The East Leeds Orbital Route is fully open
Leader of the council, councillor James Lewis and councillor Helen Hayden, executive member for infrastructure and climate officially open the biggest infrastructure project undertaken by Leeds City Council for fifty years, since the completion of the Leeds Inner Ring Road.
This new route will become the new outer ring road in northeast Leeds and is expected to ease congestion in existing residential areas across Cross Gates, Seacroft, Whitkirk and play a key role in the growth plans for the city for years to come.
The scheme provides 7km of dual carriageway and 14km of dedicated cycleways, pedestrian, and equestrian pathways, as well as specially designed access points to improve connectivity to surrounding areas. Arch bridges allow walkers and cyclists to cross over the carriageways and large, wide underpasses allow passage underneath.
The scheme includes a significant amount of green space and parkland. Once the landscaping is completed early next year, over 40,000 new shrubs and trees will have been planted. There will also be extensive areas of wildflowers to encourage biodiversity. The landscaped ponds along the route are already attracting wildlife as well as contributing to a sustainable drainage system.
The completed route provides infrastructure to match growing traffic numbers and future requirements as the East Leeds Extension stretches around the edge of Red Hall, Whinmoor, Swarcliffe and Crossgates.
The extension allows for the development of up to 5,000 new homes and supporting infrastructure and plays a key role in the Council’s ambition to deliver 52,000 new homes across the city by 2028.
The scheme has been delivered ahead of schedule and on-budget, despite the global pandemic and soaring materials costs.
Leader of the council, Councillor James Lewis, said:
“The East Leeds Extension has been a major long-standing commitment to enable the sustainable growth of the city. The overall plan will create attractive new neighbourhoods integrated with surrounding local communities and provide parks and infrastructure that serve the needs of new and existing East Leeds residents.
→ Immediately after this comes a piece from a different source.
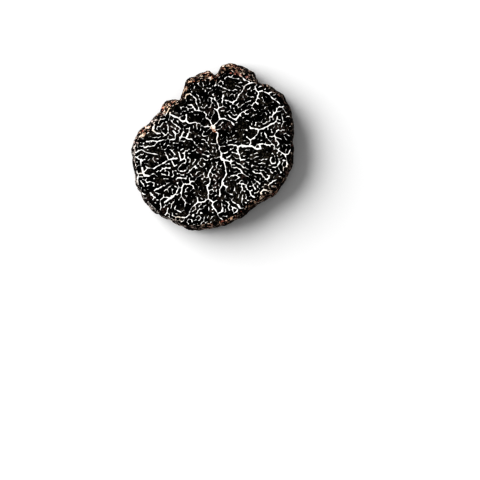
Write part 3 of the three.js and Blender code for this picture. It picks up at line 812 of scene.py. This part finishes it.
@dataclass(frozen=True)
class FleshFinish:
    """The cut flesh: near-black with dull taupe clouds, and off-white veins that turn cream near the bark."""

    dark: Colour = (0.0002, 0.0002, 0.0001)
    cloud: Colour = (0.0400, 0.0335, 0.0250)
    plum: Colour = (0.0500, 0.0320, 0.0275)
    vein: Colour = (0.920, 0.905, 0.885)
    cream: Colour = (0.780, 0.620, 0.450)
    rust: Colour = (0.330, 0.130, 0.060)
    dull_vein: Colour = (0.360, 0.320, 0.290)
    edge: float = 0.04 * MM
    clouds: Spots = Spots(2.2 * MM, 0.55, 0.07)
    cloud_gap: float = 0.32 * MM
    specks: Spots = Spots(0.7 * MM, 0.47, 0.10)
    plum_patches: Spots = Spots(5.0 * MM, 0.56, 0.05)
    fades: Spots = Spots(2.6 * MM, 0.64, 0.06)
    most_faded: float = 0.5
    rust_flecks: Spots = Spots(0.6 * MM, 0.48, 0.08)
    roughness: float = 0.62
    specular: float = 0.01
    grain_size: float = 0.16 * MM
    grain_relief: float = 0.012 * MM

    def build(self, effects: Effects) -> bpy.types.Material:
        """Makes the material.

        Args:
            effects: the shared shader groups.

        Returns:
            The material, which reads the mesh's vein, dull, cream and rust numbers.
        """
        tree = MaterialTree("truffle_flesh")
        where = tree.place
        vein = tree.attribute("vein")
        inside = tree.ramp(vein, -self.edge, self.edge)
        clouds = tree.math("MAXIMUM", effects.spots(tree, where, self.clouds), tree.attribute("dull"))
        specks = effects.spots(tree, where, self.specks)
        off_veins = tree.ramp(vein, -self.cloud_gap, -self.cloud_gap / 2, (1.0, 0.0))
        clouds = tree.math("MULTIPLY", tree.math("MULTIPLY", clouds, specks), off_veins)
        hue = tree.mix(effects.spots(tree, where, self.plum_patches), self.cloud, self.plum)
        flesh = tree.mix(clouds, self.dark, hue)
        fade = tree.math("MULTIPLY", effects.spots(tree, where, self.fades), self.most_faded)
        pale = tree.mix(fade, self.vein, self.dull_vein)
        pale = tree.mix(tree.attribute("cream"), pale, self.cream)
        rust = tree.math("MULTIPLY", tree.attribute("rust"), effects.spots(tree, where, self.rust_flecks))
        pale = tree.mix(rust, pale, self.rust)
        return tree.dress(
            Base_Color=tree.mix(inside, flesh, pale),
            Roughness=self.roughness,
            Specular_IOR_Level=self.specular,
            Normal=effects.bump(tree, where, self.grain_size, self.grain_relief),
        )


@dataclass(frozen=True)
class BarkFinish:
    """The bark: black-brown, with tan, reddish and cream flecks where the upper cut grazes it, and painted
    shade in the crevices between its scales.
    """

    # Painted shade: the near-black colour drawn in the crevices between the scales
    painted_crevice_shade: Colour = (0.0008, 0.0006, 0.0005)
    brown: Colour = (0.0290, 0.0185, 0.0135)
    rim: Colour = (0.0050, 0.0032, 0.0024)
    tan: Colour = (0.5800, 0.3700, 0.2500)
    red: Colour = (0.3600, 0.1100, 0.0750)
    cream: Colour = (0.9000, 0.7800, 0.6600)
    white: Colour = (0.8800, 0.8500, 0.8100)
    patches: Spots = Spots(3.0 * MM, 0.46, 0.12)
    blobs: Spots = Spots(0.7 * MM, 0.54, 0.02, 1.0)
    least_blob: float = 0.3
    streaks: Spots = Spots(1.1 * MM, 0.50, 0.05, 1.0)
    streak_patches: Spots = Spots(1.5 * MM, 0.50, 0.05)
    streak_stretch: float = 1.3
    red_patches: Spots = Spots(1.5 * MM, 0.54, 0.04, 1.0)
    crevice_shade_scales: tuple[float, float] = (0.30, 0.80)
    fleck_scales: tuple[float, float] = (0.48, 0.64)
    brown_height: float = 1.8 * MM
    low_height: float = 4.0 * MM
    high_height: float = 6.6 * MM
    uneven_height: float = 1.4 * MM
    roughness: float = 0.80
    specular: float = 0.03
    grain_size: float = 0.12 * MM
    grain_relief: float = 0.020 * MM

    def build(self, effects: Effects) -> bpy.types.Material:
        """Makes the material.

        Args:
            effects: the shared shader groups.

        Returns:
            The material, which reads the mesh's scale, pale and warm numbers.
        """
        tree = MaterialTree("truffle_bark")
        where = tree.place
        edge = tree.node_group(effects.edge, {"Position": where, "Stretch": self.streak_stretch})
        along = edge["Coordinates"]
        height = tree.node("ShaderNodeSeparateXYZ", {0: where}).outputs["Z"]
        # Painted shade: low between the scales the bark turns near-black, easing to brown on their tops
        crest = tree.ramp(tree.attribute("scale"), *self.crevice_shade_scales)
        brown = tree.mix(tree.ramp(height, self.brown_height, self.low_height), self.brown, self.rim)
        brown = tree.mix(crest, self.painted_crevice_shade, brown)
        patches = effects.spots(tree, where, self.patches)
        uneven = tree.math("MULTIPLY_ADD", patches, self.uneven_height, height)
        grazed = tree.ramp(uneven, self.low_height, self.high_height)
        bump = tree.ramp(tree.attribute("scale"), *self.fleck_scales)
        shown = tree.math("MULTIPLY", tree.math("MULTIPLY", tree.attribute("pale"), grazed), bump)
        blobs = tree.math("MULTIPLY", effects.spots(tree, along, self.blobs),
                          tree.ramp(patches, 0.0, 1.0, (self.least_blob, 1.0)))
        lines = effects.spots(tree, along, self.streaks, "Lines")
        lines = tree.math("MULTIPLY", lines, effects.spots(tree, where, self.streak_patches))
        hue = tree.mix(effects.spots(tree, along, self.red_patches), self.tan, self.red)
        hue = tree.mix(tree.attribute("warm"), self.white, tree.mix(lines, hue, self.cream))
        shown = tree.math("MULTIPLY", shown, tree.math("MAXIMUM", blobs, lines))
        return tree.dress(
            Base_Color=tree.mix(shown, brown, hue),
            Roughness=self.roughness,
            Specular_IOR_Level=self.specular,
            Normal=effects.bump(tree, where, self.grain_size, self.grain_relief),
        )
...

“The new pathways and cycleways provide active travel infrastructure to better connect local communities and help make active, healthy travel options available to all as we work towards being carbon net zero by 2030.
“A big part of this project was listening carefully to the voices of local communities and stakeholders to make sure the plans for ELOR (East Leeds Orbital Route) reflect the needs and aspirations of people living around the development.
“Now open, the ELOR and the East Leeds Extension will improve connectivity, help regenerate the wider East Leeds area by boosting economic growth and bringing more jobs and homes to the area, with connected green spaces that promote active travel and healthy lifestyles.”
Councillor Helen Hayden, executive member for infrastructure and climate, said:
“As well as the new route allowing the ease of congestion in this part of the city, the development also delivers much needed cycle infrastructure to the area and connects existing cycling routes to the new purpose-built ones.
“Like other growing cities, Leeds faces several challenges, including adapting to climate change, linking people to services and employment, enabling people to better manage their well-being, and increasing the number of people choosing active travel and public transport.
“Sustainable and joined up infrastructure has a vital role to play in responding to these challenges. A resource-efficient and connected city will be a better, healthier place to live, more competitive and better placed to ride out future economic and climate shocks.
“I know Leeds can continue to encourage more investment into our infrastructure and economy and retain being one of the best places to live in the United Kingdom.”
Leeds City Council have worked with the West Yorkshire Combined Authority to put in place the East Leeds Orbital Route. Financed through the Combined Authority’s ‘West Yorkshire-plus Transport Fund’. The Fund is part of the Leeds City Region Growth Deal, a £1 billion package of government investment through The Combined Authority and Leeds City Region Enterprise Partnership (LEP) to accelerate growth and create jobs across the Leeds City Region.
Tracy Brabin, Mayor of West Yorkshire, said:
“Better transport links and connectivity provide people with greater opportunities and that is why we are investing in this across West Yorkshire.
“The East Leeds Orbital Route is an excellent example of how to reduce traffic and congestion while promoting active travel.
“I am delighted to see the new road open and ready to welcome visitors to Leeds for the bank holiday weekend.”
Stephen Semple, Area Director at Balfour Beatty, said:
“After three years of hard work, we are delighted that the East Leeds Orbital Route is now open to traffic. The route will significantly improve journey times for the travelling public whilst also reducing congestion for local communities.”